The pedestrian paths surrounding the park will separate the two buildings and enhance connectivity with the park and the CBD. The buildings will be arranged in a curved shape to provide maximum views of Tumbalong Park and the city.

The buildings will have nine floors and four basement levels with an area of 55,000m² and 200 private underground parking spaces. They will have three vertically arranged triple-height atria in the interior. This will provide breakout spaces enabling interaction between the occupants.

The buildings’ design concept connects the Harbour, Day Street and Tumbalong Park. A clear hierarchy of pedestrian promenade will connect the public domain network of Darling Harbour and the city.

The city has lower scale structures towards the Tumbalong Park and city scale structures fronting the Harbour Street. The Darling Quarter office buildings will resemble the same stepped forms.

The roofs of the buildings will be designed to create a graceful transition between the stepped forms. The double-height lobbies of the buildings will be positioned facing Harbour Street.

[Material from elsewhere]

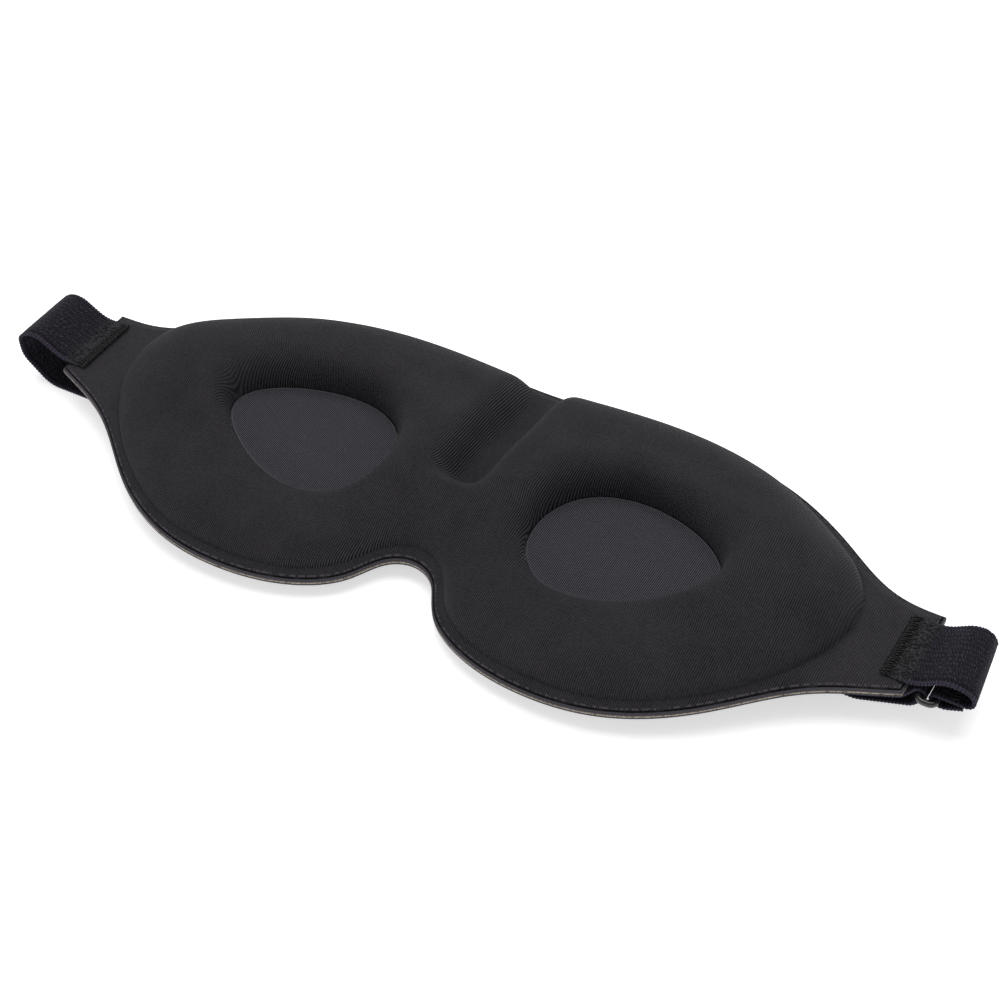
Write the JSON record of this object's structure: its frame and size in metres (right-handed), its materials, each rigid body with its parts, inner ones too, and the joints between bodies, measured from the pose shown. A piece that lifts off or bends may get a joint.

The office buildings, towards the south and north of the new Day Street pedestrian promenade, will utilise natural light. The buildings will be surrounded by a timber canopy at the front, the west side and along the Tumbalong Park to provide shelter to the visitors and commercial users.

Façade

The distinctive façade of the new project has two particularly significant elements.

“The double-height lobbies of the buildings will be positioned facing Harbour Street.”

There are the curved and sloped roof façades spanning the central atrium and the western floor plates and the 200m-long, four-storey park façade.

The park façade uses a combined high performance extra clear glass (high VLT) and internal automated timber Venetian blinds to provide a warm, animated backdrop for the heart of the Darling Harbour parklands.

The timber blinds will also control glare and provide visual flair to the office interiors.

The dramatic roof form has openings which taper as they rise and fold over the atrium to emphasis the external form and create a cathedral atmosphere to the internal atrium space.

Construction

Work on the Darling Quarter project started with the demolition of the unused two-storey SEGA complex in late 2008. Excavation work began in early 2009 and construction commenced in July 2009.

The work reached the half-way completion milestone in July 2010. The project is on schedule and on budget and is scheduled for completion in mid-2011. About 7,000 workers are expected to have been employed during the three-year construction phase.

Sustainability

Darling Quarter’s sustainability credentials lie in its rainwater harvesting facility, energy efficient design that reduces carbon emissions, fresh air and chilled beam systems that mitigate energy consumption, and on-site waste water recycling.

The façade will allow maximum natural light into the building and at the same time decrease the heat from the sun. The construction will involve recycling of about 80% of on-site waste and reducing usage of potable water by about 90%.

The development has achieved a 6 Star Green Star- Office Design v2 certified rating with the Green Building Council of Australia and a 5 Star National Australian Built Environment Rating System (NABERS) energy and water ratings.

Finance

Darling Quarter is being developed by Lend Lease in partnership with the Sydney Harbour Foreshore Authority (SHFA). The Lend Lease development was chosen through a competitive tendering process in September 2008.

Darling Quarter is owned by Australian Prime Property Fund (APPF) Commercial and an offshore institutional investment partner. Lend Lease Investment Management is providing the investment management services.

In September 2008 The Australian Commonwealth Bank committed to lease the office buildings for 13 years.

Contractors

Bovis Lend Lease is responsible for design management, construction and project management of the project with development services provided by Lend Lease. Veolia Water Solutions & Technologies is the contractor for the recycled water plant.

The plant will treat 245 kilolitres of sewage per day, producing approximately 166 kilolitres of treated water daily. This will equate to a saving of 148m bottles of water annually.